Violet Crown and Standing Waves

Texas Platter

Phases and Stages
Phases and Stages

Violet Crown

These Are the Days (Herkermer)

Standing Waves

A Short History of Standing Waves Part 1 (Classified)

Reviews of Larry Seaman's recordings often reference his Raul's-era endeavor the Standing Waves, so it's serendipitous that his current band Violet Crown released These Are the Days at the same time as new retrospective A Short History of Standing Waves. These Are the Days is an apt title for Violet Crown's debut, as it gives weight to his quiet, lengthy career. Yet what Days most puts into perspective is the way Seaman's songwriting has grown and is so neatly defined by the collaborative efforts of his bandmates in Violet Crown, notably Frank Kammerdiener's melancholic cello and Cindy Toth's bass. It's pop, yes, but it's pop with bite ("Shadow," "Liar," "The Man Who Would be King," "Nothin' to Say"), much like Seaman played in his youth with Standing Waves ("And I Fall"), which makes the timing of Short History all the more relevant. The Waves were one of the most popular and danceable bands of Austin's Seventies punk scene. Seaman shared songwriting and vocal duties with bassist David Cardwell and guitarist Randy Franklin, but it was Shona Lay on keyboards who lent the band its authentic garage rock sound. It's also a sound that's dated today, though that doesn't diminish Short History. The unseasoned, tentative vocals and loose arrangements are part of the sweetness and charm of these nearly 25-year-old recordings.

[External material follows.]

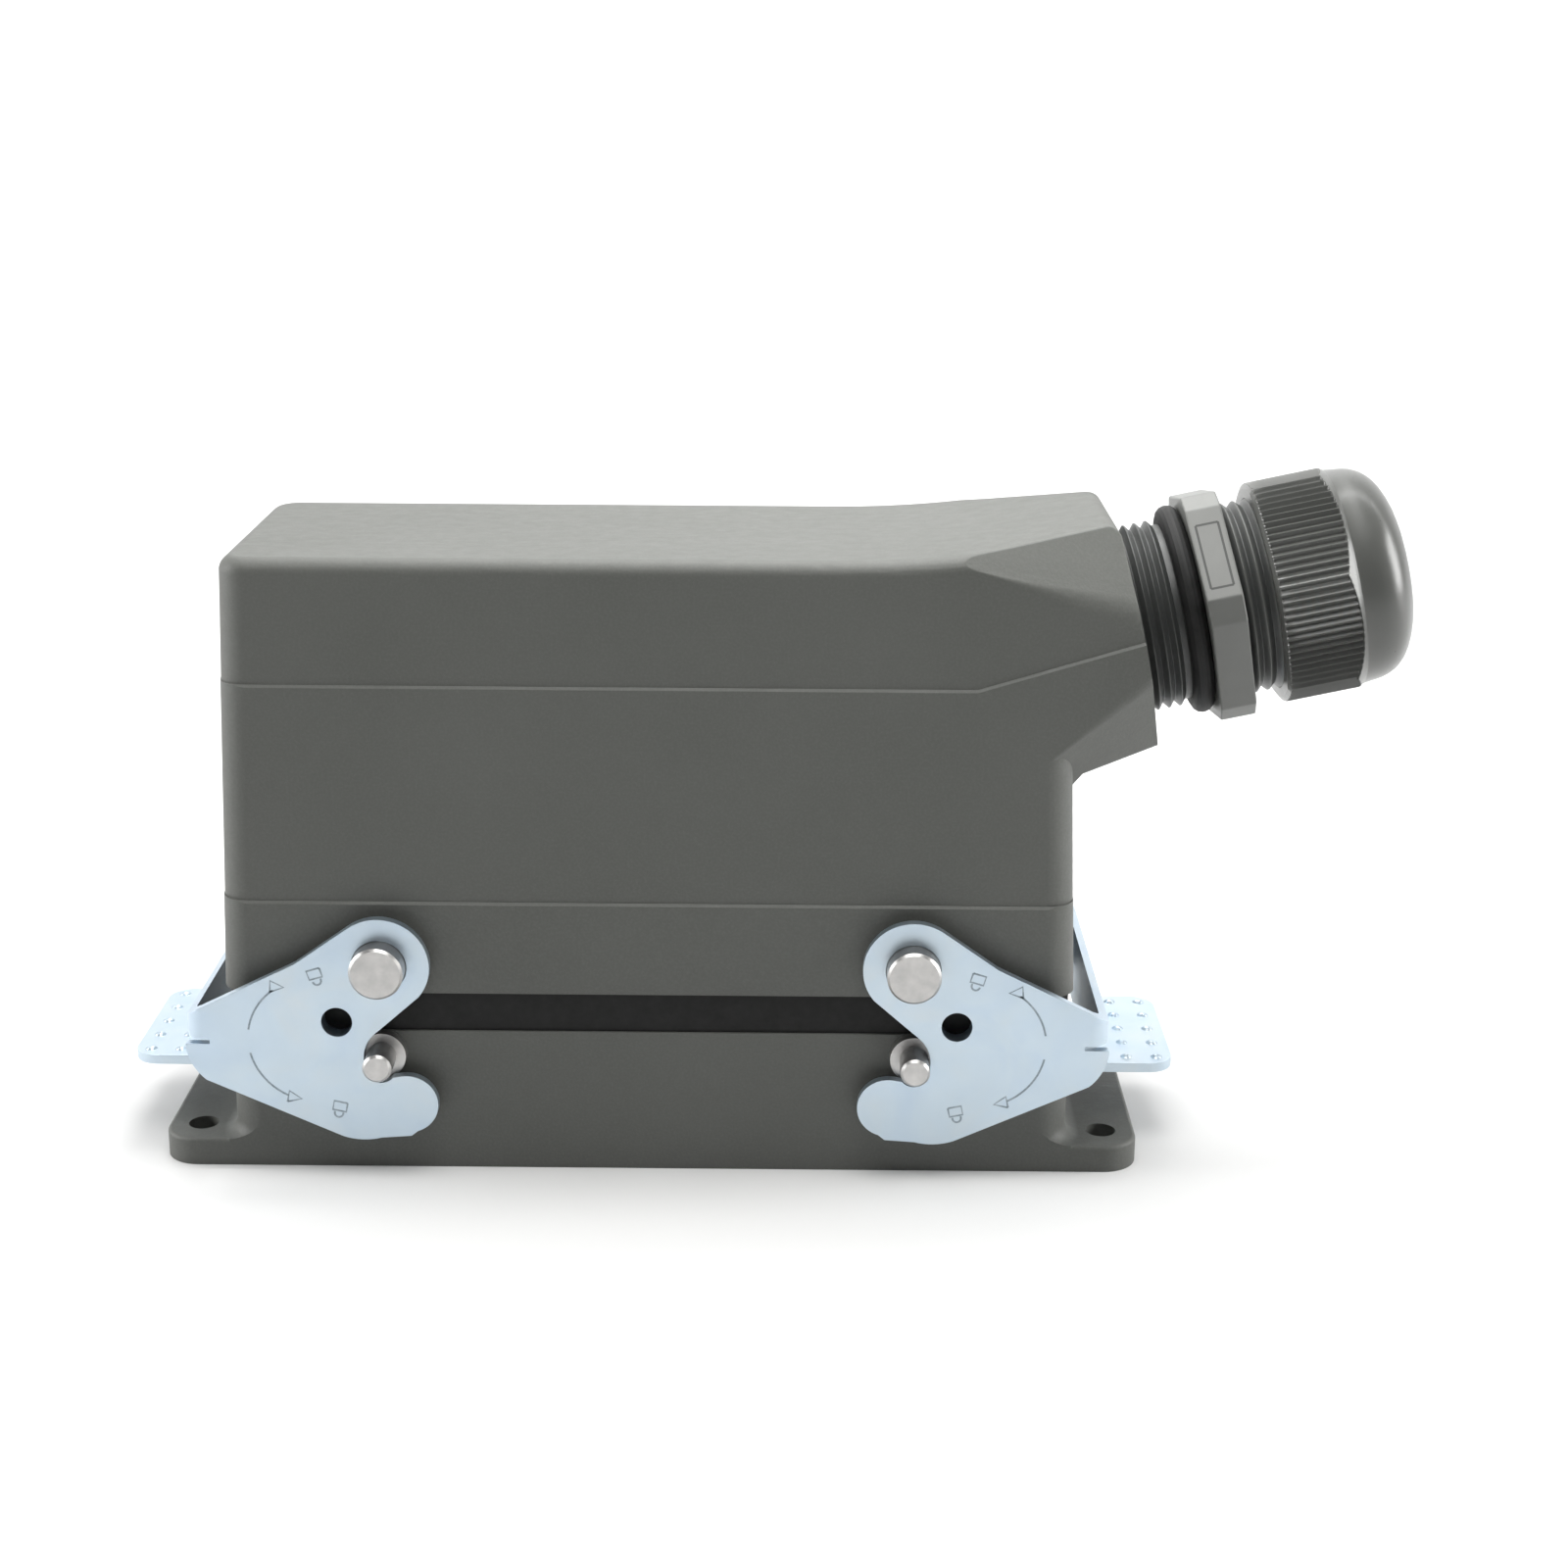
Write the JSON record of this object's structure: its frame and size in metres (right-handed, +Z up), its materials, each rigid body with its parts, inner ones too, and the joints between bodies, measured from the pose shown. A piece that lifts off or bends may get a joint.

The band had a respectable output for its time (three vinyl EPs), most of which appear on this collection ("No Judy," "Integrating Circuits," "Vertigo"), and are refreshingly pre-techno/pre-synth ("Crash & Burn," "Love Why Not," "Early Warning"). Better yet, just about the time this collection is ready to be filed away, songs like "The One You Love," "Every Step," and "Lifeball" get lodged in your brain and won't leave. (Standing Waves reunite at the Saxon Pub, April 19.)